Survey: GLY Construction

Image courtesy of BioMed Realty Trust [enlarge]
GLY Construction is building a seven-story life-sciences research building in South Lake Union for BioMed Realty Trust.

Specialty: Commercial office, health care, technology, life science, interiors and special projects, senior living, education

Management: Jim Karambelas, president and CEO

Founded: 1967

Headquarters: Bellevue

2014 revenues: $433 million

Projected 2015 revenues: $620 million

Current projects: Lincoln Square expansion, Bellevue; Bothell City Hall; 500 Fairview life-sciences research building, Seattle



Jim Karambelas of GLY responded to questions about what the future holds for the company.

Q: What’s your business outlook for the next few years?

A: GLY’s revenue stream will likely peak in 2015 at approximately $620 million, which we believe coincides with the peak of the current local economic growth cycle. We’re starting to see our backlog softening late 2016 into 2017. What’s not clear yet is the steepness of the curve of a potential softening economic cycle in 2017 and beyond.

Q: Is there anything clients are asking for now that they weren’t a decade ago?

A: The conversation is similar but different. In the past it was more about faster, better and cheaper. Today we’re being asked to drive more efficiency across all aspects of project delivery in terms of time, cost and quality.

This is a different conversation, requiring the optimization of technology, innovation, ingenuity, collaboration and teamwork. At GLY we positioned our firm to respond ahead of the curve, anticipating where the industry was headed — we’re hiring top-of-class engineers, architects, construction managers and tradespeople who have tremendous technical aptitude, a desire to be hands-on builders, use technology for the purpose of creating efficiency and accuracy, and are team players who put our clients’ and design partners’ interests first.

Q: What’s something unusual or challenging you’ve worked on?

A: GLY Lincoln Square expansion team’s successful completion of two 13,500-cubic-yard continuous mat-foundation pours within 30 days of one another.

Each required a synchronized effort consisting of three 12-hour shifts, over 200 GLY and subcontractor staff, seven concrete pumps, five batch plants and 21 hours of continuous concrete pouring. We achieved this without injury or disruption to the overall operation. We’re very proud of our (Lincoln Square expansion) team, who coordinated these efforts flawlessly.

Q: How much of your work involves public or institutional projects?

A: At the moment about 7 percent, although we envision moving more into the public sector as public procurement methodologies change, the relationship with the owner becomes more like the private sector and the selection process is more qualitative than quantitative.

Design-build delivery is likely to be undertaken more frequently in the public sector, and GLY is well-suited and skilled for this type of work.

Q: GLY is working on a number of large projects.
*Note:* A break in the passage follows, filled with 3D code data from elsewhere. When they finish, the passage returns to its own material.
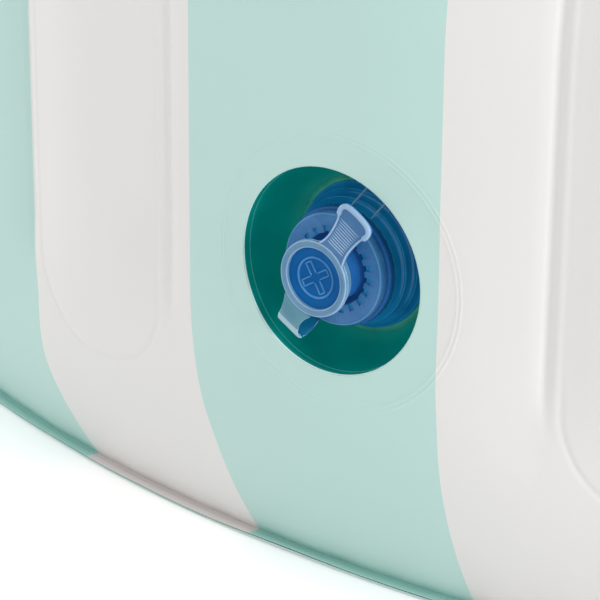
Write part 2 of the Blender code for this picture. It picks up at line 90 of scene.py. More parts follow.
# Valve, in metres along and round its own axis
valve_height = 0.147
mouth_radius = 0.042
weld_rings = (0.0549, 0.0568)
weld_ring_shift = 0.003
pocket_flange = 0.0574
bowl_floor = 0.0302
bowl_power = 2.4
cup_film = 0.001
neck_height = 0.015
tab_angle = math.radians(55.5)
strap_angle = math.radians(238.5)
tab_top = 0.0352
ring_notches = 20

drain_place = 0.465
drain_bore = 0.01


# Meshes

def smooth_step(share):
    share = np.clip(share, 0, 1)
    return share * share * (3 - 2 * share)


def bell(distance, spread):
    return np.exp(-(distance / spread) ** 2)


def finish_mesh(name, bm, material, sharp=40):
    """Turn a bmesh into a shown piece with outward faces and smooth shading up to an angle."""
    bmesh.ops.recalc_face_normals(bm, faces=bm.faces)
    mesh = bpy.data.meshes.new(name)
    bm.to_mesh(mesh)
    bm.free()
    mesh.shade_smooth()
    mesh.set_sharp_from_angle(angle=math.radians(sharp))
    mesh.materials.append(material)
    made = bpy.data.objects.new(name, mesh)
    bpy.context.scene.collection.objects.link(made)
    return made


def from_arrays(name, points, faces, material, sharp=40):
    mesh = bpy.data.meshes.new(name)
    mesh.from_pydata([tuple(point) for point in points], [], faces)
    bm = bmesh.new()
    bm.from_mesh(mesh)
    bpy.data.meshes.remove(mesh)
    return finish_mesh(name, bm, material, sharp)


def eased(outline, ease, steps=3):
    """Round the corners of a closed outline; points on the axis stay."""
    rounded = []
    for i, point in enumerate(outline):
        here = Vector(point)
        if here.x == 0:
            rounded.append(tuple(here))
            continue
        back = Vector(outline[i - 1]) - here
        on = Vector(outline[(i + 1) % len(outline)]) - here
        cut = min(ease, back.length * 0.45, on.length * 0.45)
        start = here + back.normalized() * cut
        end = here + on.normalized() * cut
        for step in range(steps + 1):
            t = step / steps
            rounded.append(tuple(start * (1 - t) ** 2 + here * (2 * t * (1 - t)) + end * t ** 2))
    return rounded


def around(count):
    """Even bearings of a full round."""
    return [2 * math.pi * k / count for k in range(count)]


def circle(radius, height, count=96):
    return [(radius * math.cos(a), radius * math.sin(a), height) for a in around(count)]


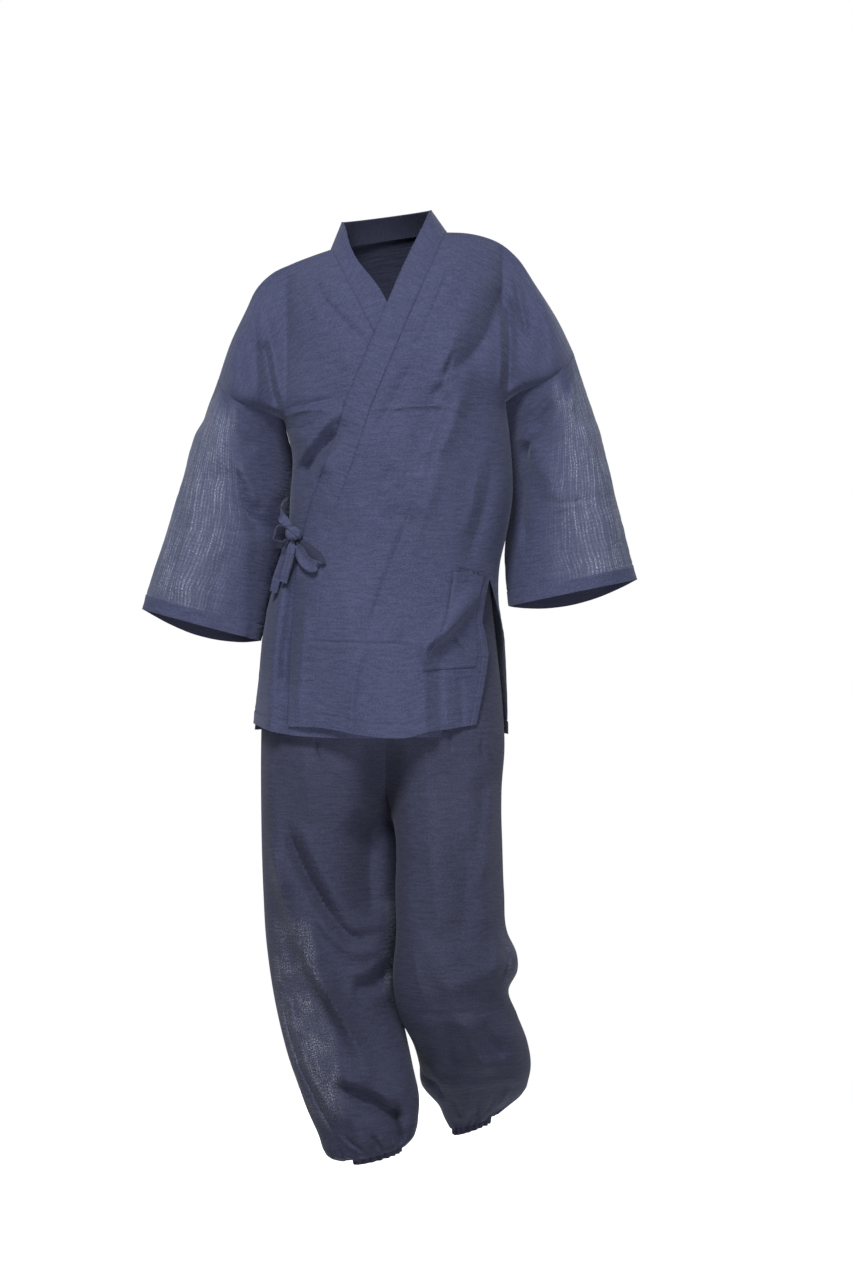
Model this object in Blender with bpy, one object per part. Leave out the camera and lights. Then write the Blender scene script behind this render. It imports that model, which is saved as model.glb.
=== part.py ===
"""Samue set, worn: a wrapped jacket tied at the right hip and wide trousers with gathered ankles.

Hollow cloth walls round a general figure. Metres, +Z up, the front towards -Y, the wearer's left
towards +X. The origin is the base of the neck, where the wearer's shoulders hold the jacket.
Tables are in millimetres, and a drop is a distance below the origin.
"""

import bpy
import numpy as np

MM = 0.001
CLOTH = 1.5 * MM  # wall of one layer of crinkled cotton with its hems
BAND = 2.4 * MM  # the folded collar band
TAPE = 1.6 * MM  # the flat sewn ties
SEAM = 0.4 * MM  # gap between two sewn pieces
ARMHOLE_SEAM = 0.5 * MM
WRAP = 7.0 * MM  # how far the left front lies outside the torso
WRAP_FROM = 10 * MM  # it starts this far down and is full after the next length
WRAP_GROWS = 75 * MM
WRAP_ENDS = 92 * MM  # x where it starts to fade towards the left side
WRAP_FADES = 50 * MM
SINK = 4 * MM  # how far the right front lies inside it where the left one covers it
SINK_LAP = 55 * MM  # it starts this far outside the left front's seam
SINK_GROWS = 35 * MM
SINK_FROM = 140 * MM
SINK_DEEPENS = 100 * MM
SEAT = 2.1 * MM  # from the jacket's inner curve to the waistband at the right hip

ARMPIT_DROP = 260 * MM
SLIT_DROP = 511 * MM
SLIT_FREE = 100 * MM  # this far below its top the slit's edge follows the folds
HEM_DROP = 744 * MM
HEM_FROM = 560 * MM  # below this the rows turn to the hem's own line
SHOULDER_TILT = 0.085  # the left shoulder stands higher, in metres per metre across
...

What’s the bigger challenge: managing or staffing them?

A: Staffing is not as much of an issue because we carefully and conservatively manage the volume of our work commitment — we do not take on more than we can reasonably staff.

The more significant issue is over-commitment within the subcontractor community. Selecting subcontractors early in the process, ensuring they have capacity and appropriate financial strength, thoroughly researching the delivery chain, in-depth questioning, and managing every step of the procurement process very carefully is the only way to ensure timely and efficient project delivery for our clients.

Q: Name a construction industry trend you find heartening, and one you find worrisome.

A: The transformation of project delivery is very exciting. New technologies are allowing us to work ever more collaboratively with our design partners. We’re developing highly resolved field drawings for construction early in the design process using 3-D drawing technology, and lean planning techniques are allowing us to become more integral to the design coordination process — to build more efficiently and creatively. Working in this manner, the entire team is more focused on construction details, being great builders, accomplishing assembly line-like planning and delivery with time less focused on needless administrative and change order processes.

Forecasting future economic cycles across all industries will continue to be a complex and challenging issue to tackle. As we plan for the future, having a diversified resume will be increasingly important to offsetting recessionary periods while taking advantage of growth periods specific to different industries’ economic cycles.